What’s the alternative to working for such trashy wages in these appalling jobs? To go on the dole and wait for something better, perhaps? Yet the Government have made that option so unpalatable that only the truly desperate or sick would try.

Iain Duncan Smith is moulding his policies with the Victorian Poor Laws squarely in mind: make the welfare life so unpleasant the thought keeps people awake at night. It’s no longer a safety net, but a hostile deterrent to keep the poor in line and force them into the maw of big business.
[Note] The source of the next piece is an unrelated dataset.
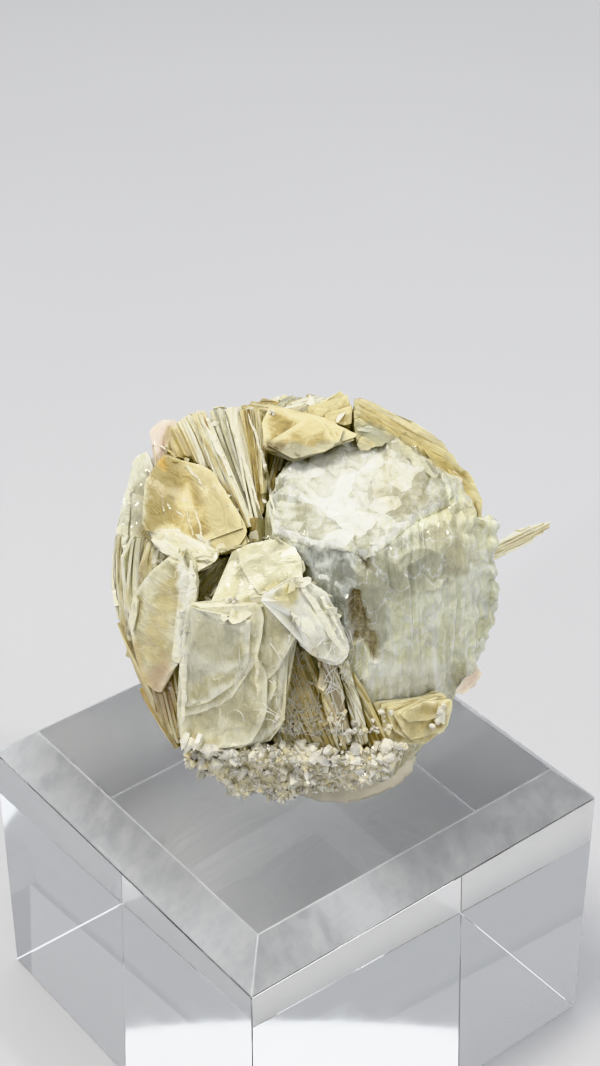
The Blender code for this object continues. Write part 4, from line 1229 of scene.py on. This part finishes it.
def block():
    """The clear block with its edges eased and its bevels left satin."""
    points, faces = solid_of("acrylic_block")
    bm = bmesh.new()
    corners = [bm.verts.new(p) for p in points]
    for face in faces.tolist():
        bm.faces.new([corners[i] for i in face])
    bmesh.ops.dissolve_limit(bm, angle_limit=0.01, verts=bm.verts, edges=bm.edges)
    sharp = [edge for edge in bm.edges if edge.calc_face_angle() > 0.2]
    bmesh.ops.bevel(bm, geom=sharp, offset=0.14 * MM, segments=3, profile=0.5, affect="EDGES")
    mesh = freed(bm, "clear_block")
    valued(mesh, "FACE", satin=[0.4 < face.normal.z < 0.95 for face in mesh.polygons])
    piece(shown("clear_block", mesh, acrylic_look()), "clear_acrylic", "acrylic_block")


display_books()
books_behind()
aquamarine()
crust()
flakes()
hairs()
putty()
block()


# ---- floor, light, eye


def floor():
    bm = bmesh.new()
    bmesh.ops.create_grid(bm, x_segments=8, y_segments=8, size=8)
    n = Nodes("floor")
    tint = n.ramp(n.noise(n.place(), 3, 3), (0.3, (0.5, 0.5, 0.51)), (0.7, (0.54, 0.54, 0.55)))
    obj = shown("floor", freed(bm, "floor"), n.finish(Base_Color=tint, Roughness=0.85))
    obj.location = (0, 0, -0.0001)


def lamp(name, place, size, power, colour=(1, 1, 1)):
    light = bpy.data.lights.new(name, "AREA")
    light.shape = "DISK"
    light.size = size
    light.energy = power
    light.color = colour
    obj = linked(name, light)
    obj.location = place
    obj.rotation_euler = (BALL_MIDDLE - Vector(place)).to_track_quat("-Z", "Y").to_euler()


def studio():
    lamp("key", (-0.15, -0.08, 0.62), 0.12, 2.0, (1.0, 0.96, 0.88))
    lamp("fill", (0.5, -0.35, 0.35), 0.4, 0.5, (0.95, 0.98, 1.0))
    lamp("glint_left", (-0.3, -0.45, 0.42), 0.03, 0.5)
    lamp("glint_right", (0.28, -0.2, 0.5), 0.03, 0.5)
    lamp("overhead", (0, 0.3, 2.4), 3.5, 37.0, (0.98, 0.99, 1.0))
    world = bpy.data.worlds.new("soft_sky")
    world.use_nodes = True
    world.node_tree.nodes["Background"].inputs["Color"].default_value = (0.93, 0.95, 1.0, 1)
    world.node_tree.nodes["Background"].inputs["Strength"].default_value = 0.5
    bpy.context.scene.world = world
    bpy.context.scene.view_settings.view_transform = "Khronos PBR Neutral"


def camera():
    data = bpy.data.cameras.new("camera")
    data.sensor_fit = "AUTO"
    data.sensor_width = 36
    data.lens = data.sensor_width * FOCAL_PIXELS / PHOTO_HEIGHT
    data.clip_start = 0.01
    data.clip_end = 20
    obj = linked("camera", data)
    obj.location = EYE
    obj.rotation_euler = (math.pi / 2 - VIEW_PITCH, 0, 0)
    bpy.context.scene.camera = obj


floor()
studio()
camera()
But big business may not want you. “Thank you, we have quite enough”, they say when you apply for their bare, grim McJobs. “We’ve got graduates stacking our shelves and lots of sick people answering our phones, and your mum and sister and limping grandmother are cleaning our floors. We’ll let you know when we need someone else.”

The flaw in this almost-comic pantomime villainy is that there’s a whopping fat fly in IDS’s ideological ointment: there are no jobs to which you can direct the unemployed, no matter how terrified of the alternative they are.

People who’ve read my previous columns will know I once had a harsh attitude to the unemployed. In Glasgow, where I live, there is always call-centre work. It’s hideous, depressing, low-paid work but the fact remains that these jobs are available and – believe me -they will employ anyone, as a giggling agency worker confirmed whilst arranging an interview for me with the Response company.

“Just don’t wear trainers”, she said, “and the job’s yours.”

Last month I did an experiment. I applied for call-centre jobs. I sent out innumerable applications and got not a single reply. Not even a patronising “Thank you for your interest” email. Simply dead silence. A few years ago, had I applied for these jobs, my mobile would have been flickering with constant calls and my inbox choked up with immediate requests that I come in for an interview. These days, there’s nothing.

The one certainty of work is gone. Not even Response would invite me for an interview. Before they would offer work, freely and ridiculously, to every no-hoper and desperado in sight. It was once common to see recruitment agency reps, desperate to soak up more and ever more call-centre staff, handing out flyers at train stations. You could spot their damp, spattered leaflets flapping on lampposts – come and work for us!

Even that, now, has gone.

But how to create more jobs without drying up the precious pool of surplus labour and making the fat cats howl? A far easier solution is to demonise the unemployed. Rather than admit defeat and incompetence and pitiless stupidity, the government blames “lazy skivers”, whilst the Daily Mail gleefully skips along behind them spitting out headlines about low-life scrounger Britain.

Soon the unemployed, blameless in creating the economic disaster which befell us all, are so despised that nobody will speak for them. And when nobody speaks for you, you’re defenceless. Surplus labour is no longer surplus – the clever trick that Maggie Thatcher never thought of was to put that surplus to work, only for nothing.

With forced labour, in the form of the icily-named “Work Programme”, you can create a sort of full employment, except with none of the drawbacks for profit-hungry bosses. Because actual jobs are just as scarce as they were in the 80s, yet there’s still a terror to threaten workers with if they demand pay rises or pensions or rights or all those inconvenient margin-reducers: a new kind of “unemployment” where you still have a job, but no wages.

Soon the logical outcome of this ideology will emerge. It makes no economic sense for businesses to employ people in minimum-wage jobs when they could sack them all, then plug the gaps from the ranks of the newly-unemployed for nothing. The fat cats will get even more of the cream.

Let’s just hope we’re not here when it happens.